Aunge Thomas, Academic Dean, and Jennifer Royall, Executive Director, recently packed their bags, put on their flexible pants, and headed to southern Africa to re-engage with communities and people who bring the magic to life for our students. Check out what Aunge has to say about their journey revisiting old memories and dreaming up new possibilities as they maneuvered from Cape Town, South Africa, to Gorongosa National Park, Mozambique.

As the plane descended, stunning views of Table Mountain immediately greeted us as the setting sun reminded us of all Cape Town has to offer. For those familiar with our southern Africa semester, Zebra Crossing is getting a little make-over, the debate between Yum-Yum and Black Cat continues, and The George Hotel still has TTS on their website and is looking forward to sharing Zulu culture with us once again. In Traveling School style, we scampered through the city from Bo Kaap to the Waterfront to District Six Museum to the botanical gardens we packed it all in! From there, we headed north and explored the rugged beauty, unique rock formations, and delicate petroglyphs tucked away in the Cederberg Mountains as we met generous hosts and schemed about new backpacking routes. Then it was time to leave the mountains and switch climates, scooting over to the crashing waves of the Indian Ocean, where we could visualize TTS students shouting poetry into the surf. 
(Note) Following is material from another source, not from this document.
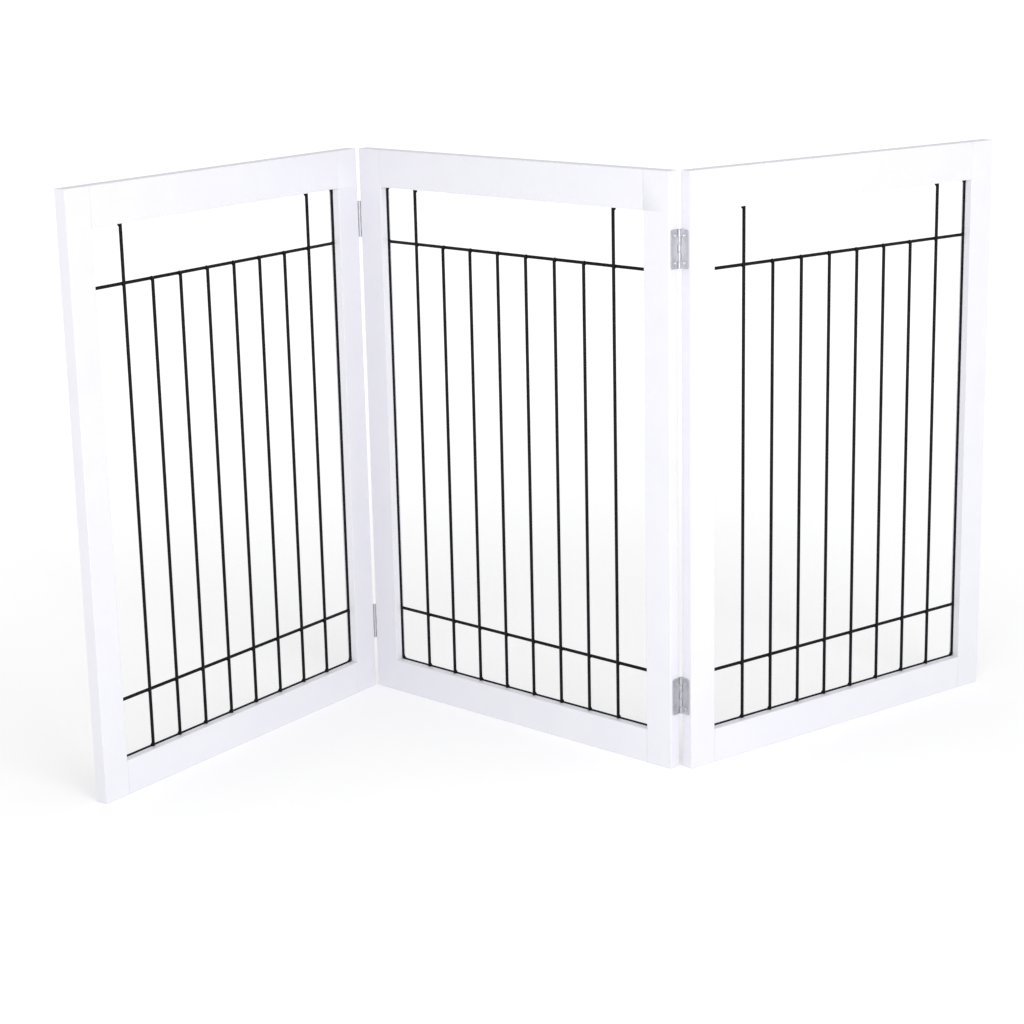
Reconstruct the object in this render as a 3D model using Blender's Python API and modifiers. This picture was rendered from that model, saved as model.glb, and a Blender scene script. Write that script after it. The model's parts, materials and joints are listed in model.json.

While many aspects of South Africa felt familiar, the reality of load shedding was stark and powerful. Load shedding, an all too familiar term for South Africans, describes the intentional, temporary power outages that occur when the national electricity grid is under strain. The reasons for load shedding are complex but largely due to insufficient investment in new power generation capacity, politics, and aging infrastructure that is not maintained well. While we tracked scheduled outages and prepped ourselves for periods of no power, we began to imagine how TTS39 might navigate this and learn from the daily routines and strategies of South Africans. Stop for a minute and think about how intermittent power would impact your daily routine – keeping refrigerated items cold, driving through busy intersections with no traffic lights, studying after dark, going to a restaurant – occurrences that feel normal become more complex.

In the final leg of our trip,  we traveled north to Gorongosa National Park in central Mozambique. While we were both excited to safari in this incredible landscape, we were more curious about Gorongosa’s  conservation success.  A team of dedicated scientists and conservationists have worked tirelessly to restore the park’s ecosystems and protect its wildlife after decades of civil war. But Gorongosa is more than just a park – it’s also a hub for community development and education with programs focused on health, education, and economic empowerment. One program piqued our interest, the Girls’ Clubs, which shares a similar vision with TTS and aims to break down gender barriers and promote gender equality, empowering girls to become leaders and change-makers in their communities. Gorongosa, like The Traveling School, understands the ripple effect of positive change that extends beyond borders. This visit left us dreaming of new possibilities and powerful, lasting community connections for our southern Africa semester.